Infertility Rising Due to Later Marriage

  • By Hong Jun-ki

    September 05, 2019 08:30

    A growing number of Koreans are being treated for infertility. The CHA Medical Center in Bundang analyzed 2,968 patients who were treated for infertility in 2008 and 2018 and found that a growing number of cases involved decreased ovarian function.

    In 2008, only nine percent of infertility cases were due to decreased ovarian function, but that rose to 37 percent and became the main reason in 2018. Only 22 percent of infertility cases last year were due to problems the husbands had.

    A CHA staffer said, "Decreased ovarian function means a drop in the number of eggs stored in a woman's ovaries. Even with treatment it's not easy for them to conceive." Kwon Hwang at the center said the trend is due to more women marrying later in their lives.
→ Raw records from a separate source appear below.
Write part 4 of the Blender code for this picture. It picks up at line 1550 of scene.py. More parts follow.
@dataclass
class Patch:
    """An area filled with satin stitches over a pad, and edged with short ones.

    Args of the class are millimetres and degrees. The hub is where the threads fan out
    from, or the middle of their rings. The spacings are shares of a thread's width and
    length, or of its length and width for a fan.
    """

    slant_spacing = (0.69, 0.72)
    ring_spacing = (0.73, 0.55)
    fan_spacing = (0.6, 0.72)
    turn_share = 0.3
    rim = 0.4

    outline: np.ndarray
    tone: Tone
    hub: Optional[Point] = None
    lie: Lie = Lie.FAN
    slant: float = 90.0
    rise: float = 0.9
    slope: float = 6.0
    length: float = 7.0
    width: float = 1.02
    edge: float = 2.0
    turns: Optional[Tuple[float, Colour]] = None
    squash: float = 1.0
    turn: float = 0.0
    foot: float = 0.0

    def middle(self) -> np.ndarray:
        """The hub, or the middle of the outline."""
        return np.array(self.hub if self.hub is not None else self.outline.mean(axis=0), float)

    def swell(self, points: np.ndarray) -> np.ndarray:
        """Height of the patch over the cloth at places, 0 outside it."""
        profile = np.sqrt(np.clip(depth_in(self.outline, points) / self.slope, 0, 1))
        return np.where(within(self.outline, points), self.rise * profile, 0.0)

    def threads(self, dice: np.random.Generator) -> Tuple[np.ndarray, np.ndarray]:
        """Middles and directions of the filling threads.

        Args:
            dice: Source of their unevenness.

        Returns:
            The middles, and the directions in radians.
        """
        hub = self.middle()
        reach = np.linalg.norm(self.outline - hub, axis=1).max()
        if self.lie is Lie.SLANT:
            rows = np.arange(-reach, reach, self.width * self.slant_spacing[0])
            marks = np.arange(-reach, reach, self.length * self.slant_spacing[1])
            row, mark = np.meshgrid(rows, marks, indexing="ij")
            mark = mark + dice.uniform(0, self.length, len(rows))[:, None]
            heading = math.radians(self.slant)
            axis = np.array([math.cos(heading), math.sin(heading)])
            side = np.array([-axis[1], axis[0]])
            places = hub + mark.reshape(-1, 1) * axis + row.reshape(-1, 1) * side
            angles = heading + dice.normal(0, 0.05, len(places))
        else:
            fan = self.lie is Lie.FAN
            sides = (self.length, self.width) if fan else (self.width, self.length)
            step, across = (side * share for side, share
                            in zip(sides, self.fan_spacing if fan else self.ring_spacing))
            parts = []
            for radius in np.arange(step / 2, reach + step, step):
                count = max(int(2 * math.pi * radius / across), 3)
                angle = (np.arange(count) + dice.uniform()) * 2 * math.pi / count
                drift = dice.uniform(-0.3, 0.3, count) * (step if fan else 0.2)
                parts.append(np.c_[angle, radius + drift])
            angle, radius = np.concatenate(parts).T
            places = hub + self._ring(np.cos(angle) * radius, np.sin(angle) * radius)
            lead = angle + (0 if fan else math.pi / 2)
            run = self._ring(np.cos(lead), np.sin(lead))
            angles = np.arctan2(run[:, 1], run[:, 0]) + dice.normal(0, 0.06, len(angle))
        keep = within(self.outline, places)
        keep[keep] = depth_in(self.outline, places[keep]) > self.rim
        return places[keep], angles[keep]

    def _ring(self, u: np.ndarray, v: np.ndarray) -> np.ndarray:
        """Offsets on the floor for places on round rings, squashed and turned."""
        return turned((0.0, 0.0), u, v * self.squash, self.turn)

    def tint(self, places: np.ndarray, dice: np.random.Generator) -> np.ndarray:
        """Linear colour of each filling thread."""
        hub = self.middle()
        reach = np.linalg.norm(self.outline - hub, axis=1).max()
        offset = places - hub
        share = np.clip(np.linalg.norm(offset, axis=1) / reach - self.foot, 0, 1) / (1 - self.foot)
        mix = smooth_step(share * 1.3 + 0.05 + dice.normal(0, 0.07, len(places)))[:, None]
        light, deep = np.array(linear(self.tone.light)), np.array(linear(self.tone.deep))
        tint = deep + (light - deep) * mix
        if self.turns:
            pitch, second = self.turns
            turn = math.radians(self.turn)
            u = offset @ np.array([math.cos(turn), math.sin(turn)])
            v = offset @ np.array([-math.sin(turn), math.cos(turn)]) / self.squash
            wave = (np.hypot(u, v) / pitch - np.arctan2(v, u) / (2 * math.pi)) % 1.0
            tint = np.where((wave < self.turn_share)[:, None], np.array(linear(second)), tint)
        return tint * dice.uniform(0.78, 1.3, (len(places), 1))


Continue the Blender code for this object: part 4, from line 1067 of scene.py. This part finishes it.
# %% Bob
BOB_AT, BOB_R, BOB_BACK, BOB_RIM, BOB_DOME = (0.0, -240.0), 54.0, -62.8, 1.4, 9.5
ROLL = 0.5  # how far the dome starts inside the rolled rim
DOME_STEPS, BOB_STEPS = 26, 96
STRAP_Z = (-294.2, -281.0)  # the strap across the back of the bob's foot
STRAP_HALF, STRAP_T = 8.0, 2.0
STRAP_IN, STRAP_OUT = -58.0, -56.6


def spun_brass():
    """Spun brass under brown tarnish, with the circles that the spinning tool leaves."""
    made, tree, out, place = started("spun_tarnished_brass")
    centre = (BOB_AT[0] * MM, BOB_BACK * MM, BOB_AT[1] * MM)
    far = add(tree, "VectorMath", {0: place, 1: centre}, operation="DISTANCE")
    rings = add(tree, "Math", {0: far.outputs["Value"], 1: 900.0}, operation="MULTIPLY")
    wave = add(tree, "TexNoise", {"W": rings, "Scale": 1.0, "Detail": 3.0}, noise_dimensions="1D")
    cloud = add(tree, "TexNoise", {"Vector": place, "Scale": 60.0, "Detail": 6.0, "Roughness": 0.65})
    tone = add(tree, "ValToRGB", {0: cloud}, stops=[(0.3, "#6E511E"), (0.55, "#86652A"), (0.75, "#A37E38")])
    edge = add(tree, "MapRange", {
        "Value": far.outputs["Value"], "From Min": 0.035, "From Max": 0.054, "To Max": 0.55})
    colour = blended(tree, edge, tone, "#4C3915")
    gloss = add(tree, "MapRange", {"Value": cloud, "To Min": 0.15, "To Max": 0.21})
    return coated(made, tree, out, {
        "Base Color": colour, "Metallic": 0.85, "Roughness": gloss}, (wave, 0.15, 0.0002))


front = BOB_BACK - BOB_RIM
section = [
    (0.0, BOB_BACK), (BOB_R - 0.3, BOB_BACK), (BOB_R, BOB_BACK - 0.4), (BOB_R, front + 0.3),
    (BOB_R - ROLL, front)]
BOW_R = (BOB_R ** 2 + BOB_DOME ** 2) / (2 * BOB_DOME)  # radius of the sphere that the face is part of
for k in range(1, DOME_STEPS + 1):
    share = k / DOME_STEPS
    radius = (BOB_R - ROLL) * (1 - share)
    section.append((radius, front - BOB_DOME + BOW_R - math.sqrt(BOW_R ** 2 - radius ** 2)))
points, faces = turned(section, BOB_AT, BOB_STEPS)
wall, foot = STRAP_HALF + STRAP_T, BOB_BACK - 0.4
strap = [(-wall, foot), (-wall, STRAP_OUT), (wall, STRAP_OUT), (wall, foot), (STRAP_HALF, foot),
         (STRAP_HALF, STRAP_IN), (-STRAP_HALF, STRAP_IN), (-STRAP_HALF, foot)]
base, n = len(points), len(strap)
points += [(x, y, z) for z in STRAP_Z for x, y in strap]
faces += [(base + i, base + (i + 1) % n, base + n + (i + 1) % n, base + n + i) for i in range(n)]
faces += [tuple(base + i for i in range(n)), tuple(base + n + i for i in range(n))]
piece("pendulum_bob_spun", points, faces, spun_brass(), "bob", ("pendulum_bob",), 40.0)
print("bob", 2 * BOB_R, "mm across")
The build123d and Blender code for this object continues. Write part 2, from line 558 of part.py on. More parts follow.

In 2008, the average age of first marriage for women was 28.3, but that rose to 30.4 last year.

    The age of first childbirth also rose from 29.6 to 31.6 over the same period. The ages of patients seeking treatment for infertility is also rising, and infertility associated with ovarian function is commonly seen when women surpass 35 years of age.

    "With age it gets more difficult to collect high-quality eggs so the chances of pregnancy decline," Kwon said. Doctors advise women to undergo tests to determine the quality of their eggs before they hit 35. A simple blood test is enough to do this.

    The number of female patients with infertility peaked at 162,921 in 2015 and fell to 135,268 last year but remains above 100,000 a year. Doctors advise freezing eggs at the most fertile age and storing them for future use.

    The number of men suffering from infertility is also rising, from 26,682 in 2008 to 67,270 last year. Men are usually fertile up to their mid-40s, but the level tends to decline with age. A growing number of men are opting to have their sperm frozen too.